>> Begin DATA

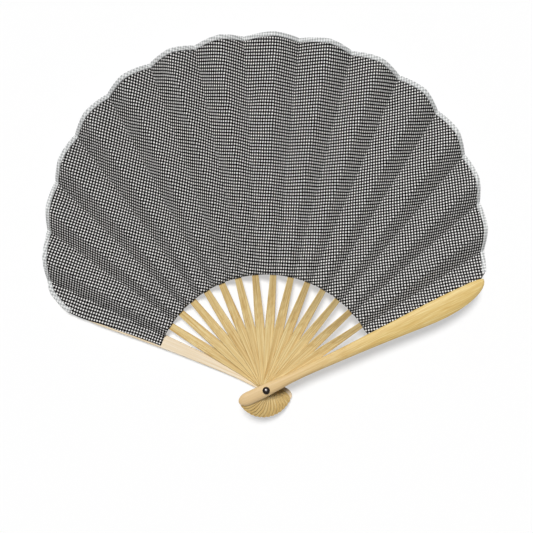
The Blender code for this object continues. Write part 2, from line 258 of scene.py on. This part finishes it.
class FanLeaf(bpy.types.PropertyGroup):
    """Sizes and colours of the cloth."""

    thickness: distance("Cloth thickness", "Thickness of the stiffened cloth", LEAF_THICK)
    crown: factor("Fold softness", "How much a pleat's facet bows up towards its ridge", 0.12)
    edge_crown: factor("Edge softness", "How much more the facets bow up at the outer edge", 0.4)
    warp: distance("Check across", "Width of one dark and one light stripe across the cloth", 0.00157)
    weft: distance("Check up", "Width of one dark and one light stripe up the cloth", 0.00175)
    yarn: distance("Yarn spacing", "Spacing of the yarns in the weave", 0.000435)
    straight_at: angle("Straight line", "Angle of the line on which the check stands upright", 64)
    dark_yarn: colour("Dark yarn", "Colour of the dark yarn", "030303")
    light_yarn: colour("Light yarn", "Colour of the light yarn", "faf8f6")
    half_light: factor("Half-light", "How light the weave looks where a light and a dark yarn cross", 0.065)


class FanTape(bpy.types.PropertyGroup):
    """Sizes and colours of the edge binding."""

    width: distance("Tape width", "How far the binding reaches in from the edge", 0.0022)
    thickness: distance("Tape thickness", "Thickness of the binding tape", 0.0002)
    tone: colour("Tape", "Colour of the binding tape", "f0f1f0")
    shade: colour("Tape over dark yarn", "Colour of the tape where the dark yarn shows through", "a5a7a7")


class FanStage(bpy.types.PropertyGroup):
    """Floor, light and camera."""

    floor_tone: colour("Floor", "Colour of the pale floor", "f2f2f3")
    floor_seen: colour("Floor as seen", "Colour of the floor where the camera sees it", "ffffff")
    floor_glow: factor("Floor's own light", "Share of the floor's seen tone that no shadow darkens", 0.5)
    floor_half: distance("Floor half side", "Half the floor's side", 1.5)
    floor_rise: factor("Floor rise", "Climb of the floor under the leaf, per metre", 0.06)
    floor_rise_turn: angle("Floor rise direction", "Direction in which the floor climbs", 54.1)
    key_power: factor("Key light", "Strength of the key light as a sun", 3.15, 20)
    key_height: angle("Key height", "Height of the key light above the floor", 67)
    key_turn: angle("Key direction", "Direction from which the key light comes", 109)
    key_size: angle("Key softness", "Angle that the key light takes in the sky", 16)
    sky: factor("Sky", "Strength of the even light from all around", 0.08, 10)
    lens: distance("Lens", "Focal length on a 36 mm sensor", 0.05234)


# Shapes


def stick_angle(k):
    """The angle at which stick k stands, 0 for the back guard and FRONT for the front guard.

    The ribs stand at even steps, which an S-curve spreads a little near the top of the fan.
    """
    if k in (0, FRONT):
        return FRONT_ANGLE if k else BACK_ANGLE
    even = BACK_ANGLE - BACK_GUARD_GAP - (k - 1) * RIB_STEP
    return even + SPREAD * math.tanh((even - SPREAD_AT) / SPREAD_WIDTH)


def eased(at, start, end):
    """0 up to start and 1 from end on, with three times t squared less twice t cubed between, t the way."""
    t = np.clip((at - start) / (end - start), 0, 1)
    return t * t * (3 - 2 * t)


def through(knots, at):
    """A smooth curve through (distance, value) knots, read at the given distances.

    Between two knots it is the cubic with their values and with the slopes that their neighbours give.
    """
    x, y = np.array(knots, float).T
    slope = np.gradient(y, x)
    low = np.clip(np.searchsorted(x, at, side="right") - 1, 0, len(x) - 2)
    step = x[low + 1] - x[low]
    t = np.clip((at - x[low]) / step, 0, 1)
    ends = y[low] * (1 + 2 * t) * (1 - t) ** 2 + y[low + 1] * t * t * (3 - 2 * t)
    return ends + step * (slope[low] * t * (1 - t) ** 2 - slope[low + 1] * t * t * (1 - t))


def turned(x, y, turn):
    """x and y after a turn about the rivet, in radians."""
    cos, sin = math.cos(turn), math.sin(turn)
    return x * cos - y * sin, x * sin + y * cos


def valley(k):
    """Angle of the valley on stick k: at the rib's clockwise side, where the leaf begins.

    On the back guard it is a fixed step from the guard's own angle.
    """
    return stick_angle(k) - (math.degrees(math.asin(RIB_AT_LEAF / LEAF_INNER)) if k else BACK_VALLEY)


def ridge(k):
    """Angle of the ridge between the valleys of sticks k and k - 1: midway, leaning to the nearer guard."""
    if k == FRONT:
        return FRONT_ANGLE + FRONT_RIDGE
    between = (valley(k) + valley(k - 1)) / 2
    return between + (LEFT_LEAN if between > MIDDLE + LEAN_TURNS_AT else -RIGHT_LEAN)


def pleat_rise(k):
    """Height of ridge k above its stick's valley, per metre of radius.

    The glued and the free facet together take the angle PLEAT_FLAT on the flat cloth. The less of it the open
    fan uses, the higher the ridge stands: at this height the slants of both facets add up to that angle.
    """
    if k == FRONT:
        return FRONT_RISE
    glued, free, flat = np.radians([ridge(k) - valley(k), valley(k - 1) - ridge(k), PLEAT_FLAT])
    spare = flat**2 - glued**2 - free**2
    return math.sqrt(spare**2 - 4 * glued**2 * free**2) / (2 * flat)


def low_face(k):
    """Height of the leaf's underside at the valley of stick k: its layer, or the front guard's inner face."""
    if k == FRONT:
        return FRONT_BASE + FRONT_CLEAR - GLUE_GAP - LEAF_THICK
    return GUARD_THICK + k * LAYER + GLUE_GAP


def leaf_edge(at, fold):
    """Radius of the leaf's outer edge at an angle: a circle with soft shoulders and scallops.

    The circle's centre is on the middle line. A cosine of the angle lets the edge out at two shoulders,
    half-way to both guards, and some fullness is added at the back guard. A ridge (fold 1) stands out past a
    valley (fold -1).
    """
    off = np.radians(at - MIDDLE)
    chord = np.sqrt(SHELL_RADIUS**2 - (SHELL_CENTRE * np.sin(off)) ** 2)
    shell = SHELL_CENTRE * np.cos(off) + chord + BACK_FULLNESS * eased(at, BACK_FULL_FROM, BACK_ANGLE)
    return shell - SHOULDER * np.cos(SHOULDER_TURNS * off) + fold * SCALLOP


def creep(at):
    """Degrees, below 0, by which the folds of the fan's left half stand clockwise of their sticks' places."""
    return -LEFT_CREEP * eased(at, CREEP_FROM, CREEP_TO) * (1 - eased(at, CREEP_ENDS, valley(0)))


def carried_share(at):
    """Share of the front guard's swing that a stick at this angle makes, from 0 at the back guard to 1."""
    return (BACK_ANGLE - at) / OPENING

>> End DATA

_WRITTEN EXERCISE_
Extract the data in full. Keep it word for word.

_TASK SOLUTION_
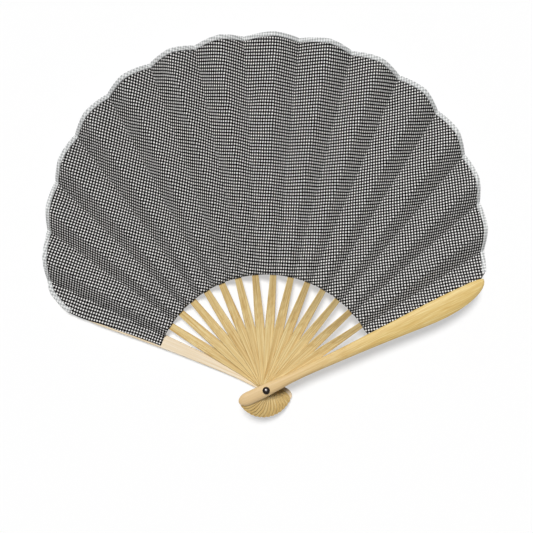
The Blender code for this object continues. Write part 2, from line 258 of scene.py on. This part finishes it.
class FanLeaf(bpy.types.PropertyGroup):
    """Sizes and colours of the cloth."""

    thickness: distance("Cloth thickness", "Thickness of the stiffened cloth", LEAF_THICK)
    crown: factor("Fold softness", "How much a pleat's facet bows up towards its ridge", 0.12)
    edge_crown: factor("Edge softness", "How much more the facets bow up at the outer edge", 0.4)
    warp: distance("Check across", "Width of one dark and one light stripe across the cloth", 0.00157)
    weft: distance("Check up", "Width of one dark and one light stripe up the cloth", 0.00175)
    yarn: distance("Yarn spacing", "Spacing of the yarns in the weave", 0.000435)
    straight_at: angle("Straight line", "Angle of the line on which the check stands upright", 64)
    dark_yarn: colour("Dark yarn", "Colour of the dark yarn", "030303")
    light_yarn: colour("Light yarn", "Colour of the light yarn", "faf8f6")
    half_light: factor("Half-light", "How light the weave looks where a light and a dark yarn cross", 0.065)


class FanTape(bpy.types.PropertyGroup):
    """Sizes and colours of the edge binding."""

    width: distance("Tape width", "How far the binding reaches in from the edge", 0.0022)
    thickness: distance("Tape thickness", "Thickness of the binding tape", 0.0002)
    tone: colour("Tape", "Colour of the binding tape", "f0f1f0")
    shade: colour("Tape over dark yarn", "Colour of the tape where the dark yarn shows through", "a5a7a7")


class FanStage(bpy.types.PropertyGroup):
    """Floor, light and camera."""

    floor_tone: colour("Floor", "Colour of the pale floor", "f2f2f3")
    floor_seen: colour("Floor as seen", "Colour of the floor where the camera sees it", "ffffff")
    floor_glow: factor("Floor's own light", "Share of the floor's seen tone that no shadow darkens", 0.5)
    floor_half: distance("Floor half side", "Half the floor's side", 1.5)
    floor_rise: factor("Floor rise", "Climb of the floor under the leaf, per metre", 0.06)
    floor_rise_turn: angle("Floor rise direction", "Direction in which the floor climbs", 54.1)
    key_power: factor("Key light", "Strength of the key light as a sun", 3.15, 20)
    key_height: angle("Key height", "Height of the key light above the floor", 67)
    key_turn: angle("Key direction", "Direction from which the key light comes", 109)
    key_size: angle("Key softness", "Angle that the key light takes in the sky", 16)
    sky: factor("Sky", "Strength of the even light from all around", 0.08, 10)
    lens: distance("Lens", "Focal length on a 36 mm sensor", 0.05234)


# Shapes


def stick_angle(k):
    """The angle at which stick k stands, 0 for the back guard and FRONT for the front guard.

    The ribs stand at even steps, which an S-curve spreads a little near the top of the fan.
    """
    if k in (0, FRONT):
        return FRONT_ANGLE if k else BACK_ANGLE
    even = BACK_ANGLE - BACK_GUARD_GAP - (k - 1) * RIB_STEP
    return even + SPREAD * math.tanh((even - SPREAD_AT) / SPREAD_WIDTH)


def eased(at, start, end):
    """0 up to start and 1 from end on, with three times t squared less twice t cubed between, t the way."""
    t = np.clip((at - start) / (end - start), 0, 1)
    return t * t * (3 - 2 * t)


def through(knots, at):
    """A smooth curve through (distance, value) knots, read at the given distances.

    Between two knots it is the cubic with their values and with the slopes that their neighbours give.
    """
    x, y = np.array(knots, float).T
    slope = np.gradient(y, x)
    low = np.clip(np.searchsorted(x, at, side="right") - 1, 0, len(x) - 2)
    step = x[low + 1] - x[low]
    t = np.clip((at - x[low]) / step, 0, 1)
    ends = y[low] * (1 + 2 * t) * (1 - t) ** 2 + y[low + 1] * t * t * (3 - 2 * t)
    return ends + step * (slope[low] * t * (1 - t) ** 2 - slope[low + 1] * t * t * (1 - t))


def turned(x, y, turn):
    """x and y after a turn about the rivet, in radians."""
    cos, sin = math.cos(turn), math.sin(turn)
    return x * cos - y * sin, x * sin + y * cos


def valley(k):
    """Angle of the valley on stick k: at the rib's clockwise side, where the leaf begins.

    On the back guard it is a fixed step from the guard's own angle.
    """
    return stick_angle(k) - (math.degrees(math.asin(RIB_AT_LEAF / LEAF_INNER)) if k else BACK_VALLEY)


def ridge(k):
    """Angle of the ridge between the valleys of sticks k and k - 1: midway, leaning to the nearer guard."""
    if k == FRONT:
        return FRONT_ANGLE + FRONT_RIDGE
    between = (valley(k) + valley(k - 1)) / 2
    return between + (LEFT_LEAN if between > MIDDLE + LEAN_TURNS_AT else -RIGHT_LEAN)


def pleat_rise(k):
    """Height of ridge k above its stick's valley, per metre of radius.

    The glued and the free facet together take the angle PLEAT_FLAT on the flat cloth. The less of it the open
    fan uses, the higher the ridge stands: at this height the slants of both facets add up to that angle.
    """
    if k == FRONT:
        return FRONT_RISE
    glued, free, flat = np.radians([ridge(k) - valley(k), valley(k - 1) - ridge(k), PLEAT_FLAT])
    spare = flat**2 - glued**2 - free**2
    return math.sqrt(spare**2 - 4 * glued**2 * free**2) / (2 * flat)


def low_face(k):
    """Height of the leaf's underside at the valley of stick k: its layer, or the front guard's inner face."""
    if k == FRONT:
        return FRONT_BASE + FRONT_CLEAR - GLUE_GAP - LEAF_THICK
    return GUARD_THICK + k * LAYER + GLUE_GAP


def leaf_edge(at, fold):
    """Radius of the leaf's outer edge at an angle: a circle with soft shoulders and scallops.

    The circle's centre is on the middle line. A cosine of the angle lets the edge out at two shoulders,
    half-way to both guards, and some fullness is added at the back guard. A ridge (fold 1) stands out past a
    valley (fold -1).
    """
    off = np.radians(at - MIDDLE)
    chord = np.sqrt(SHELL_RADIUS**2 - (SHELL_CENTRE * np.sin(off)) ** 2)
    shell = SHELL_CENTRE * np.cos(off) + chord + BACK_FULLNESS * eased(at, BACK_FULL_FROM, BACK_ANGLE)
    return shell - SHOULDER * np.cos(SHOULDER_TURNS * off) + fold * SCALLOP


def creep(at):
    """Degrees, below 0, by which the folds of the fan's left half stand clockwise of their sticks' places."""
    return -LEFT_CREEP * eased(at, CREEP_FROM, CREEP_TO) * (1 - eased(at, CREEP_ENDS, valley(0)))


def carried_share(at):
    """Share of the front guard's swing that a stick at this angle makes, from 0 at the back guard to 1."""
    return (BACK_ANGLE - at) / OPENING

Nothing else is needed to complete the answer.